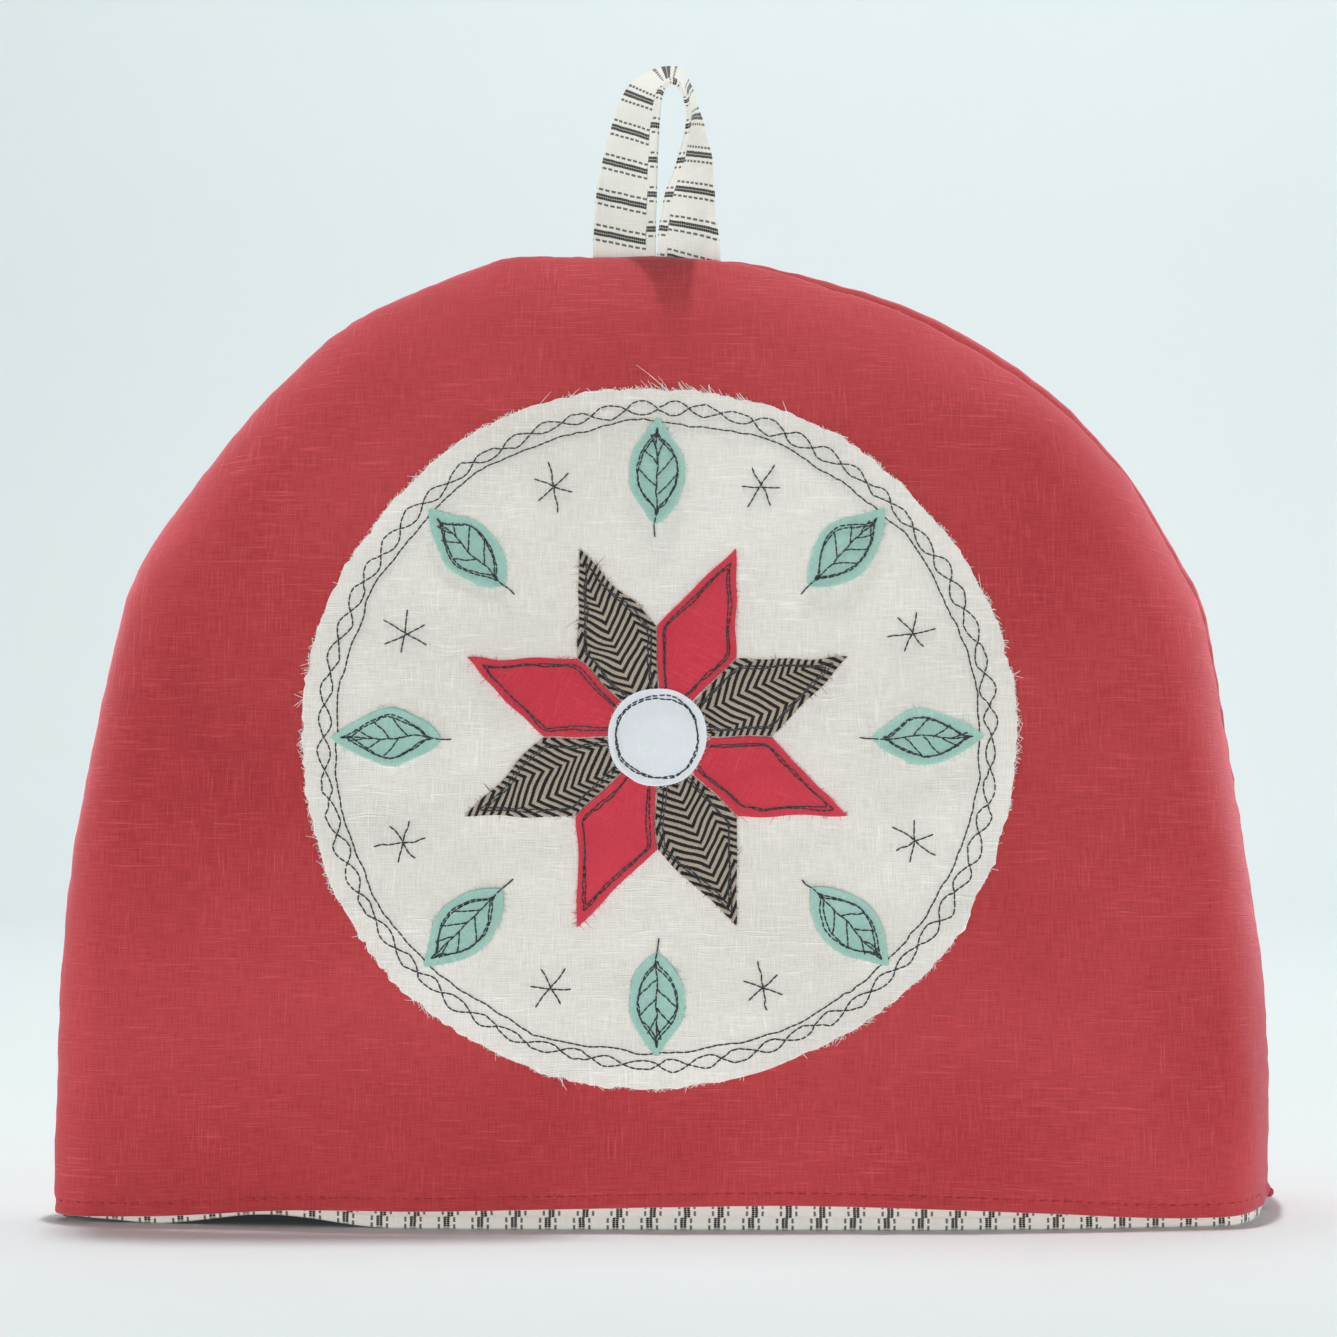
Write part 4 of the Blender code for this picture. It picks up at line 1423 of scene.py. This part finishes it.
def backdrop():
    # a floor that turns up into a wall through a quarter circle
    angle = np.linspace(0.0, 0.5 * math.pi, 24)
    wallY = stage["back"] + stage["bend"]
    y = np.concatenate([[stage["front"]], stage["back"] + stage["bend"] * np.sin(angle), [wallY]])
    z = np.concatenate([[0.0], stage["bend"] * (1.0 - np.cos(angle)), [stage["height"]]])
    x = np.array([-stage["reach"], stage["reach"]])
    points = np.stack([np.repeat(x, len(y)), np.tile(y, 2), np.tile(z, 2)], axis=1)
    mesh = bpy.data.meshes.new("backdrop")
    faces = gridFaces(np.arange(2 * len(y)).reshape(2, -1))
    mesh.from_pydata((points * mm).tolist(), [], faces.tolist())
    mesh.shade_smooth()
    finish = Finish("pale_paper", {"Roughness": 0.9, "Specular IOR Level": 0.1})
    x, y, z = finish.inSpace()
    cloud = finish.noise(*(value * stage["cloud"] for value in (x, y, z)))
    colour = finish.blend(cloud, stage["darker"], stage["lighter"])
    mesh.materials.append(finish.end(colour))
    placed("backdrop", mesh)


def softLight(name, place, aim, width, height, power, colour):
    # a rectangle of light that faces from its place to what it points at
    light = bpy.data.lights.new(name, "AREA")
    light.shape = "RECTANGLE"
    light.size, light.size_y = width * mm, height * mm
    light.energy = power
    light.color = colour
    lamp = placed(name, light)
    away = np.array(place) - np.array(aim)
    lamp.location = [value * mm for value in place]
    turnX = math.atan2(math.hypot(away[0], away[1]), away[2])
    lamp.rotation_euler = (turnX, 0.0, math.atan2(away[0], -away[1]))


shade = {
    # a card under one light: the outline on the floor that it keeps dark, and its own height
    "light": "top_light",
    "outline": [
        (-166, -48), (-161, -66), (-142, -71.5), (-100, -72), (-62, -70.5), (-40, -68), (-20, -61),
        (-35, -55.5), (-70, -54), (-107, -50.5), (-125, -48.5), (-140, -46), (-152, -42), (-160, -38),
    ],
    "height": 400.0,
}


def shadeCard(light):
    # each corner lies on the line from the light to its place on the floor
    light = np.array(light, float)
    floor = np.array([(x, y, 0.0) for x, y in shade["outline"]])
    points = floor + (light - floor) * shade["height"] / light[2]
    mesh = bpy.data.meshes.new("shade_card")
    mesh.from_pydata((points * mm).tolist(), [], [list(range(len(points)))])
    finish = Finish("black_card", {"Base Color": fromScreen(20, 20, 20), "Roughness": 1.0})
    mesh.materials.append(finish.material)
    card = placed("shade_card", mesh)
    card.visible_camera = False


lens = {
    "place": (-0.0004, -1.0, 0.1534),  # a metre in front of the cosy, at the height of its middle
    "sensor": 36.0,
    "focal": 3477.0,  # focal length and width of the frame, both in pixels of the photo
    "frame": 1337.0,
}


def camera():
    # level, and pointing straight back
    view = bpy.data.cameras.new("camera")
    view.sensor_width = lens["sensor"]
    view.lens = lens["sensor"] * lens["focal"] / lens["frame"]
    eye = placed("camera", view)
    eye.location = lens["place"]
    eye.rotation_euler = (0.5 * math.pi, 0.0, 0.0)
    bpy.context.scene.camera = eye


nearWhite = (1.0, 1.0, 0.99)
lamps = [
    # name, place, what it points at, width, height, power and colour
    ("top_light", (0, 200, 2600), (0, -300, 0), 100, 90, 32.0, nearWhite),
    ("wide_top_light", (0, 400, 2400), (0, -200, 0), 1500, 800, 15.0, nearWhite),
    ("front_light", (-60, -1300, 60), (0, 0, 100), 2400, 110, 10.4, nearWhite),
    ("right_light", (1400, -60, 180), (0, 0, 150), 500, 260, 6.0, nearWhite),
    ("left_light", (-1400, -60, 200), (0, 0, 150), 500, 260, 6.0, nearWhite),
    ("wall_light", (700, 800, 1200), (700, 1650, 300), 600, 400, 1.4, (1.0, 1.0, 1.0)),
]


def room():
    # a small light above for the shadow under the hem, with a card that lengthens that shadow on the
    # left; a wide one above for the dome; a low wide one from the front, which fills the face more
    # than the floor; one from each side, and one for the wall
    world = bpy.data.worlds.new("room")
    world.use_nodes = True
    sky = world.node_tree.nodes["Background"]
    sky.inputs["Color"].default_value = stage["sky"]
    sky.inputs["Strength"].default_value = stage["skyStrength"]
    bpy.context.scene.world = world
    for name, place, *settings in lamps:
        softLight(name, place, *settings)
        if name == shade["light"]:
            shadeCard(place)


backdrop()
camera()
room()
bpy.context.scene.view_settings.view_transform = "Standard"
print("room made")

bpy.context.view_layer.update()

_Required task_
Repeat the material word for word, in full.

_Full solution_
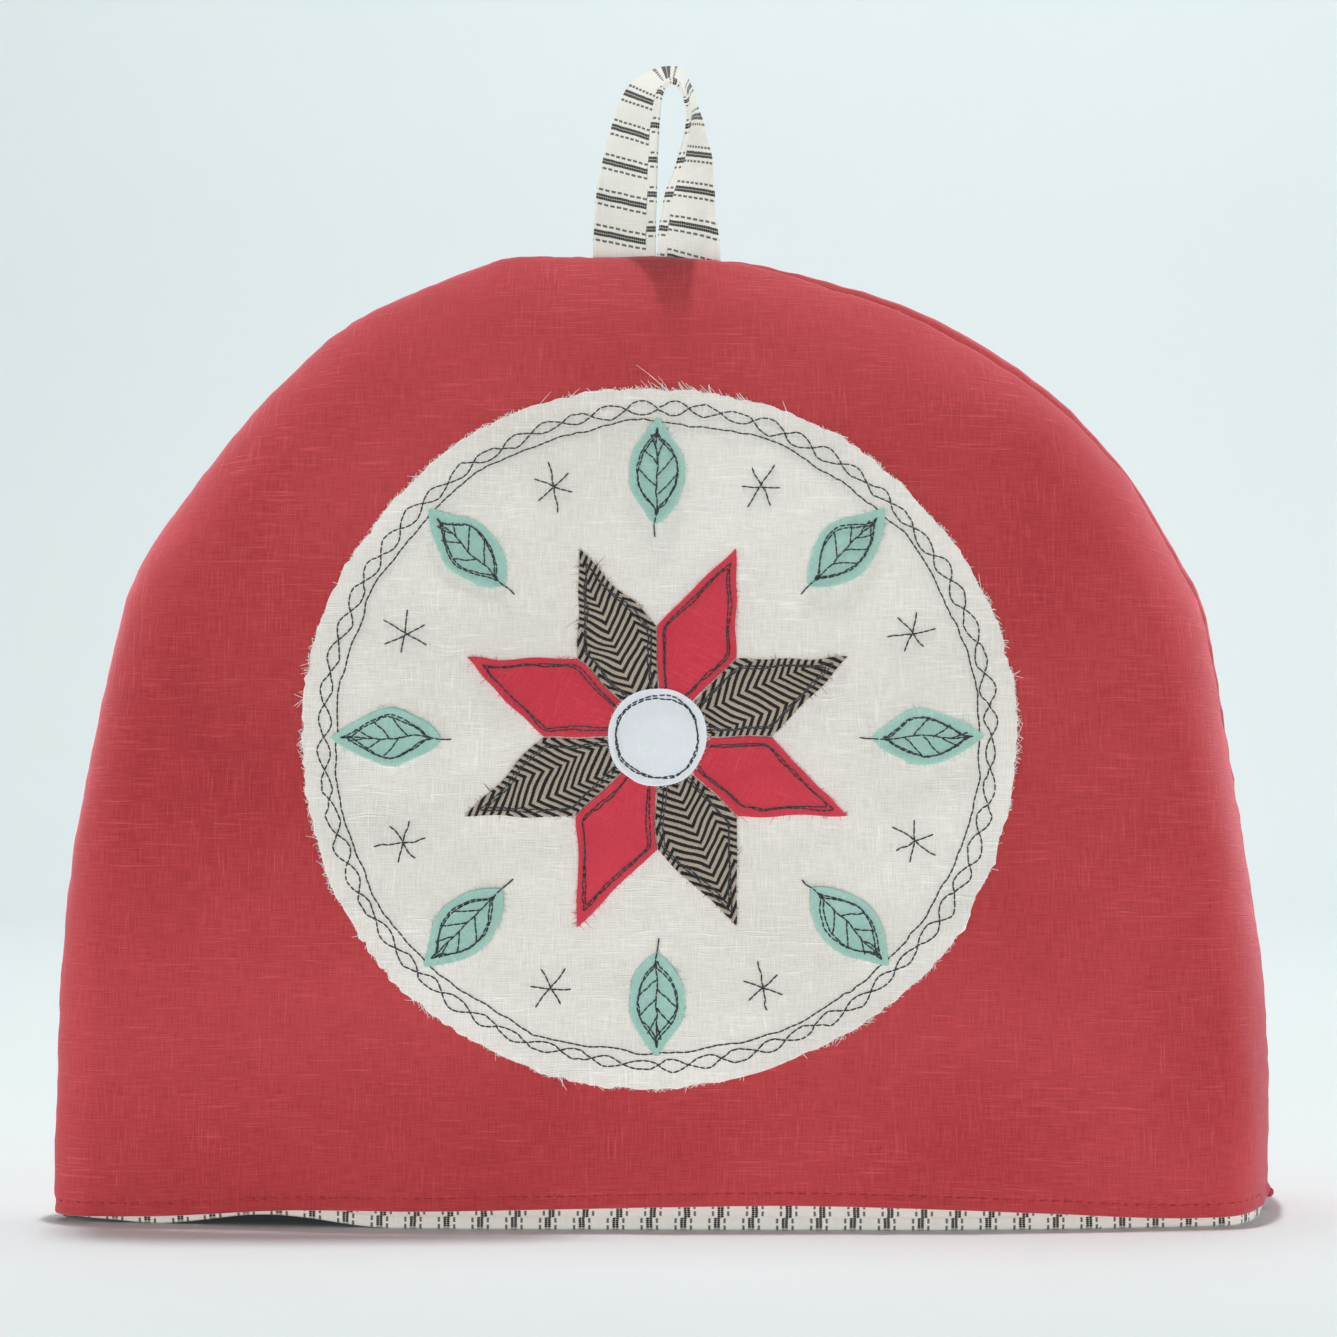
Write part 4 of the Blender code for this picture. It picks up at line 1423 of scene.py. This part finishes it.
def backdrop():
    # a floor that turns up into a wall through a quarter circle
    angle = np.linspace(0.0, 0.5 * math.pi, 24)
    wallY = stage["back"] + stage["bend"]
    y = np.concatenate([[stage["front"]], stage["back"] + stage["bend"] * np.sin(angle), [wallY]])
    z = np.concatenate([[0.0], stage["bend"] * (1.0 - np.cos(angle)), [stage["height"]]])
    x = np.array([-stage["reach"], stage["reach"]])
    points = np.stack([np.repeat(x, len(y)), np.tile(y, 2), np.tile(z, 2)], axis=1)
    mesh = bpy.data.meshes.new("backdrop")
    faces = gridFaces(np.arange(2 * len(y)).reshape(2, -1))
    mesh.from_pydata((points * mm).tolist(), [], faces.tolist())
    mesh.shade_smooth()
    finish = Finish("pale_paper", {"Roughness": 0.9, "Specular IOR Level": 0.1})
    x, y, z = finish.inSpace()
    cloud = finish.noise(*(value * stage["cloud"] for value in (x, y, z)))
    colour = finish.blend(cloud, stage["darker"], stage["lighter"])
    mesh.materials.append(finish.end(colour))
    placed("backdrop", mesh)


def softLight(name, place, aim, width, height, power, colour):
    # a rectangle of light that faces from its place to what it points at
    light = bpy.data.lights.new(name, "AREA")
    light.shape = "RECTANGLE"
    light.size, light.size_y = width * mm, height * mm
    light.energy = power
    light.color = colour
    lamp = placed(name, light)
    away = np.array(place) - np.array(aim)
    lamp.location = [value * mm for value in place]
    turnX = math.atan2(math.hypot(away[0], away[1]), away[2])
    lamp.rotation_euler = (turnX, 0.0, math.atan2(away[0], -away[1]))


shade = {
    # a card under one light: the outline on the floor that it keeps dark, and its own height
    "light": "top_light",
    "outline": [
        (-166, -48), (-161, -66), (-142, -71.5), (-100, -72), (-62, -70.5), (-40, -68), (-20, -61),
        (-35, -55.5), (-70, -54), (-107, -50.5), (-125, -48.5), (-140, -46), (-152, -42), (-160, -38),
    ],
    "height": 400.0,
}


def shadeCard(light):
    # each corner lies on the line from the light to its place on the floor
    light = np.array(light, float)
    floor = np.array([(x, y, 0.0) for x, y in shade["outline"]])
    points = floor + (light - floor) * shade["height"] / light[2]
    mesh = bpy.data.meshes.new("shade_card")
    mesh.from_pydata((points * mm).tolist(), [], [list(range(len(points)))])
    finish = Finish("black_card", {"Base Color": fromScreen(20, 20, 20), "Roughness": 1.0})
    mesh.materials.append(finish.material)
    card = placed("shade_card", mesh)
    card.visible_camera = False


lens = {
    "place": (-0.0004, -1.0, 0.1534),  # a metre in front of the cosy, at the height of its middle
    "sensor": 36.0,
    "focal": 3477.0,  # focal length and width of the frame, both in pixels of the photo
    "frame": 1337.0,
}


def camera():
    # level, and pointing straight back
    view = bpy.data.cameras.new("camera")
    view.sensor_width = lens["sensor"]
    view.lens = lens["sensor"] * lens["focal"] / lens["frame"]
    eye = placed("camera", view)
    eye.location = lens["place"]
    eye.rotation_euler = (0.5 * math.pi, 0.0, 0.0)
    bpy.context.scene.camera = eye


nearWhite = (1.0, 1.0, 0.99)
lamps = [
    # name, place, what it points at, width, height, power and colour
    ("top_light", (0, 200, 2600), (0, -300, 0), 100, 90, 32.0, nearWhite),
    ("wide_top_light", (0, 400, 2400), (0, -200, 0), 1500, 800, 15.0, nearWhite),
    ("front_light", (-60, -1300, 60), (0, 0, 100), 2400, 110, 10.4, nearWhite),
    ("right_light", (1400, -60, 180), (0, 0, 150), 500, 260, 6.0, nearWhite),
    ("left_light", (-1400, -60, 200), (0, 0, 150), 500, 260, 6.0, nearWhite),
    ("wall_light", (700, 800, 1200), (700, 1650, 300), 600, 400, 1.4, (1.0, 1.0, 1.0)),
]


def room():
    # a small light above for the shadow under the hem, with a card that lengthens that shadow on the
    # left; a wide one above for the dome; a low wide one from the front, which fills the face more
    # than the floor; one from each side, and one for the wall
    world = bpy.data.worlds.new("room")
    world.use_nodes = True
    sky = world.node_tree.nodes["Background"]
    sky.inputs["Color"].default_value = stage["sky"]
    sky.inputs["Strength"].default_value = stage["skyStrength"]
    bpy.context.scene.world = world
    for name, place, *settings in lamps:
        softLight(name, place, *settings)
        if name == shade["light"]:
            shadeCard(place)


backdrop()
camera()
room()
bpy.context.scene.view_settings.view_transform = "Standard"
print("room made")

bpy.context.view_layer.update()